Mais voici qu’à partir des années 1970, la dette publique des nations explose à nouveau. Les Etats empruntent de sommes considérables pour payer leurs déficits. Ils émettent des obligations, c’est-à-dire des reconnaissances de dette à moyen et long terme. Ils renouvellent constamment le stock d’obligations. Le marché obligatoire devient extrêmement volumineux à côté du marché des actions. Aujourd’hui, le service de la dette (la paiement des intérêts et le remboursement d’une partie du principal) absorbe près du quart des recettes budgétaires des grands pays (en France, la quasi-totalité de l’impôt sur le revenu). Et favorise l’apparition de cercles vicieux. Dans certains pays, comme en France, les recettes fiscales ne suffisent plus, l’obligation d’emprunter s’impose pour continuer de rembourser sa dette. Cercles vicieux que l’on croyait réservé aux pays non développés.

Qui négocie cette masse énorme de dette publique ? Les grandes banques internationales, les hedge funds (fonds spéculatifs) et les apporteurs d’argent liquide, c’est-à-dire les fonds de pension et les fonds mutuels. En face, se trouvent les demandeurs de capital, les Etats. Ce gros marché détermine le taux d’intérêt. Le taux d’intérêt est donc une variable essentielle qui échappe largement au contrôle des autorités publique. La pression de l’endettement des Etats fait monter les taux d’intérêt. de fait ; les taux d’intérêts réels augmentent considérablement sur la période 1970-2000, pour le plus grand bénéfice des prêteurs qui y trouvent des rémunérations stables de l’ordre de 4 ou 5 %.

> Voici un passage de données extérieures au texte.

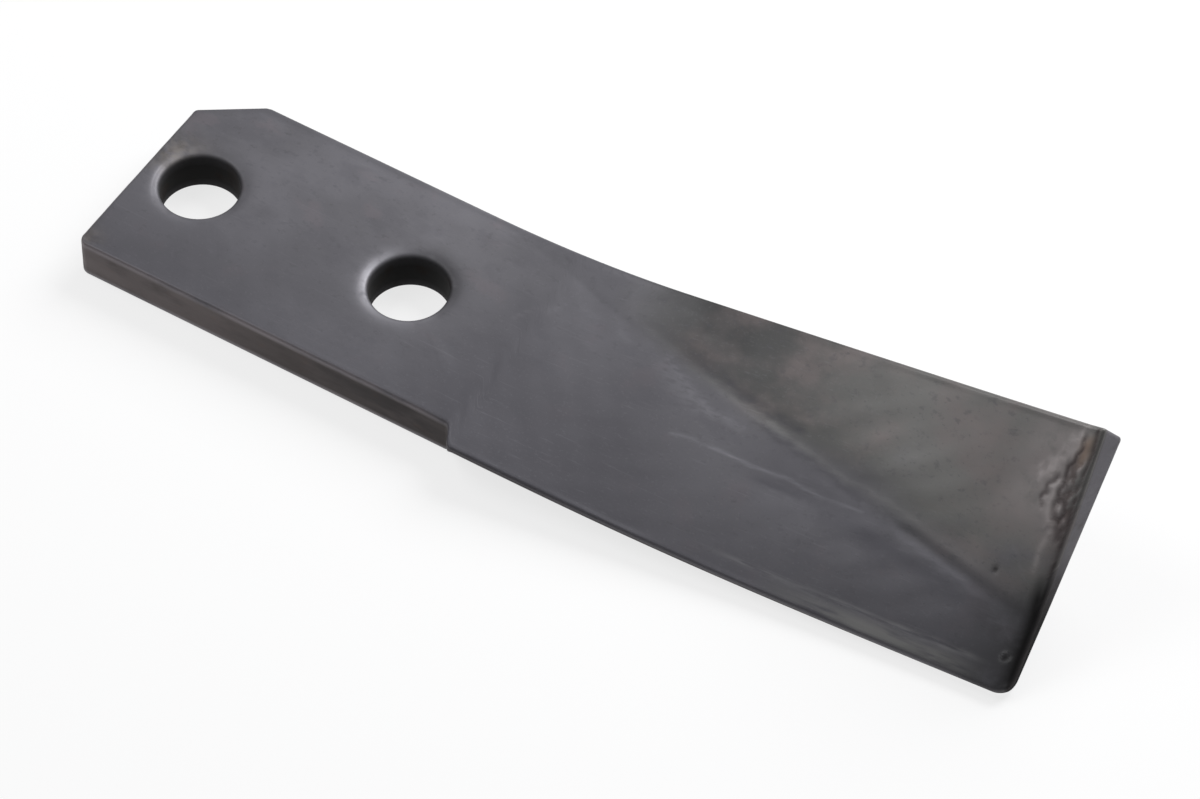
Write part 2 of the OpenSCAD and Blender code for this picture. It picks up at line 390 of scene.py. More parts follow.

En créant des obligations¸les Etats fabriquent de la liquidité : en effet quand les obligations arrivent à échéance, elles sont échangées par leurs détenteurs auprès des banques centrales contre de l’argent frais. Les banques centrales prennent alors leur commission et injectent de la liquidité. De fait, les Etats restent de grands émetteurs de monnaie, mais indirectement. Pour couvrir leur endettement, ils font circuler des obligations qui se transforment en cash. (Le rôle des Etats-Unis est évidemment essentiel. La dette nette est d’environ 2 500 milliards de dollars. L’actif des Américains vis-à-vis de l’étranger est de 10 000 milliards, le passif (les avoirs des étrangers en dollars) de 12 500. Les premiers détenteurs sont les Chinois.) Autrefois, ils actionnaient la planche à billets. A présent, ils laissent faire les banques centrales indépendantes.

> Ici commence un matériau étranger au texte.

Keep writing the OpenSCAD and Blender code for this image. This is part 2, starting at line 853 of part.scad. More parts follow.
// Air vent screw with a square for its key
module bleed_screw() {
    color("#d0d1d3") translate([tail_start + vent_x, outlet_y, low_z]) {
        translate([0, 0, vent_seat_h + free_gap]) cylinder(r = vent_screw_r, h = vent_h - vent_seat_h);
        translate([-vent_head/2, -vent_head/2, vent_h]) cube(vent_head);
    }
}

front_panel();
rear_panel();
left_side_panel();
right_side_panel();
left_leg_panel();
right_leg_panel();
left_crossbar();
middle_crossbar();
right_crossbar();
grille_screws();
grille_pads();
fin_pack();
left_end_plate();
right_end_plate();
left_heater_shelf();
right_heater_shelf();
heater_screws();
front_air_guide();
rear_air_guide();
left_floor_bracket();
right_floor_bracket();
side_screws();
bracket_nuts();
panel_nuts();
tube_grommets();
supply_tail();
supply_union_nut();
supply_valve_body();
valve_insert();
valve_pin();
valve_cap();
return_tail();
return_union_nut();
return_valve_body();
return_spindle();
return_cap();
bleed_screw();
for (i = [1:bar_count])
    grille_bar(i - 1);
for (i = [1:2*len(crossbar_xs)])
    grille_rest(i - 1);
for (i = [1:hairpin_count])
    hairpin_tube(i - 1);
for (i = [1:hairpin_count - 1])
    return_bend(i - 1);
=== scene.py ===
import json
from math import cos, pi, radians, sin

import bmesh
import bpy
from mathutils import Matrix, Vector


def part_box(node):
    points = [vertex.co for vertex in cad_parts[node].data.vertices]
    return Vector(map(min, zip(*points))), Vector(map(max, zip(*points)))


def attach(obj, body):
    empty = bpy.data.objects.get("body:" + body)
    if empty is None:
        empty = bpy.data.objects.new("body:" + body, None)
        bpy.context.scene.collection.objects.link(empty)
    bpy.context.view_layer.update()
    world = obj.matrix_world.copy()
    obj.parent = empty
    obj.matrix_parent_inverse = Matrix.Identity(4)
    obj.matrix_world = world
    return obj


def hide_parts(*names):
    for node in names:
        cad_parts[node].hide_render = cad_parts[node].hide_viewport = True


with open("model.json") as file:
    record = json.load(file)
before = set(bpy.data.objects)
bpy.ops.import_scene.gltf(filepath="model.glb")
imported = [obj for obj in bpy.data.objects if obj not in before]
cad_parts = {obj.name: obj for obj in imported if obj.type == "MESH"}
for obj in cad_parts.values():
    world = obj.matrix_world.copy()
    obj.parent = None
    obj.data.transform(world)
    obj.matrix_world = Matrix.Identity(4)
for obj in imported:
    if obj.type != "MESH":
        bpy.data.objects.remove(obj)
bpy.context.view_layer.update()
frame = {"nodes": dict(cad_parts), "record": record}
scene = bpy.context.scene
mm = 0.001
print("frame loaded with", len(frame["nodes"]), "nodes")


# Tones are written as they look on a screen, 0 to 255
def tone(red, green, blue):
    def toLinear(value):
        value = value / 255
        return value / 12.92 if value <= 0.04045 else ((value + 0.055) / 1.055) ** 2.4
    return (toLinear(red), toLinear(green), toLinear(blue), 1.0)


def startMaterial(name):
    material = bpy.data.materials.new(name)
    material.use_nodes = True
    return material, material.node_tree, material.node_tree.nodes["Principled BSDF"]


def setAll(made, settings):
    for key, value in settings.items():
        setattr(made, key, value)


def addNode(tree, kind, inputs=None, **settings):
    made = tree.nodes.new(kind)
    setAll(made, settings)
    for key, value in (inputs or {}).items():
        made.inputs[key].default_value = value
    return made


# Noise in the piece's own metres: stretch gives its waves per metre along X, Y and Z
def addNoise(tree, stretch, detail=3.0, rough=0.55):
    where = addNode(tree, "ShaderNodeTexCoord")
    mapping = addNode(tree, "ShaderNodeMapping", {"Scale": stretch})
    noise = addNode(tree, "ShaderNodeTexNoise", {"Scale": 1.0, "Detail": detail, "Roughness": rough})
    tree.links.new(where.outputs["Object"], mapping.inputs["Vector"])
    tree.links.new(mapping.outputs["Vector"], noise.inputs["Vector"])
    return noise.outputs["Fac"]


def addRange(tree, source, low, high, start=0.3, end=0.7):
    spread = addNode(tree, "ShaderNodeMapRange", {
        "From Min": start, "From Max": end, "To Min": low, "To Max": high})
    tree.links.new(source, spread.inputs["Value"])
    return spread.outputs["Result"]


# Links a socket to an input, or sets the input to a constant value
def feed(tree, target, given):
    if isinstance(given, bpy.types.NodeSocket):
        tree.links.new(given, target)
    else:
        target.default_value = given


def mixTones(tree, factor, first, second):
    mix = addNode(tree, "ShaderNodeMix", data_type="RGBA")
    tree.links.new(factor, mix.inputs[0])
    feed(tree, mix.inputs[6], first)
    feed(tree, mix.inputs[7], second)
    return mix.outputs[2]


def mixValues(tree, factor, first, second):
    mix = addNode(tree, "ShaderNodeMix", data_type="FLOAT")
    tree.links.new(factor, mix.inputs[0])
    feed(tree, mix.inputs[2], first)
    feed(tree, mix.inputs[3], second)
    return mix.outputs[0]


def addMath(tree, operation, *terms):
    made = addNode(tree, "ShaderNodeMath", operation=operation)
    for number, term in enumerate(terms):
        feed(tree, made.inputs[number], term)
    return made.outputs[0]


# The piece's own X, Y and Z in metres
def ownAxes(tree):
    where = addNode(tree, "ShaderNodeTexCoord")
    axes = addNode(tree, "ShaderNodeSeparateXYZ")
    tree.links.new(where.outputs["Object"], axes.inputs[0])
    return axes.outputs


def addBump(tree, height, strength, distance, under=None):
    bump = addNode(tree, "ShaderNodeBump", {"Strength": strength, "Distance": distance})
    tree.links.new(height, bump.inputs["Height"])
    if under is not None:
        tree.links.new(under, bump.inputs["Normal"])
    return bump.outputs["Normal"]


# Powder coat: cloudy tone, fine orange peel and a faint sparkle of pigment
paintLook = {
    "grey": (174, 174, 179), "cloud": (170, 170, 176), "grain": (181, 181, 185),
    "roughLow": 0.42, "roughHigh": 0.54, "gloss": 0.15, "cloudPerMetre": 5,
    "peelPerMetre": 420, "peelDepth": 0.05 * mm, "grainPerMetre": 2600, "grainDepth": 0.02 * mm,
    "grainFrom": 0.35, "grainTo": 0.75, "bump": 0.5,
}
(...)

D’ailleurs, plus la masse de liquidité et d’obligations en circulation est importante, et moins les banques centrales ont la possibilité de refuser de créer de l’argent. En effet, si les banques privées ne peuvent s’approvisionner en cash auprès de la Banque centrale, eh bien, elles iront directement sur ce gros marché de la liquidité et de l’épargne. Mais surtout, les banques centrales hésitent d’autant moins à approvisionner les banques privées en cash qu’elles n’ont plus peur de l’inflation : le taux de chômage est tellement élevé dans les pays riches que les salaires ne bougent pas. La masse salariale a plutôt tendance à rester stable, voire à se réduire. Le pouvoir d’achat des fonctionnaires diminue. Celui des salariés stagne. Il n’y a plus de risque à injecter de la liquidité dans les économies. L’argent ainsi injecté ne sert à rien : il ne crée ni emploi, ni investissement, ni surcroît de consommation. C’est le phénomène de la trappe à liquidité, merveilleusement analysé par Keynes, selon lequel toute monnaie nouvelle arrivant dans l’économie est thésaurisée dans l’attente de jours meilleurs (et de taux d’intérêt plus élevé). Typiquement, le Japon fut dans une situation de « trappe de liquidité » pendant dix ans : malgré les injections massives de liquidité effectuées par la Banque centrale, rien ne changeait, cet argent servait à alimenter une bulle financière et immobilière : l’inflation du prix des produits, qui avait disparu, était remplacée par une inflation du prix des biens capitaux, actions et immeubles.

Bernard Marris. Antimanuel d'économie. Tome 2.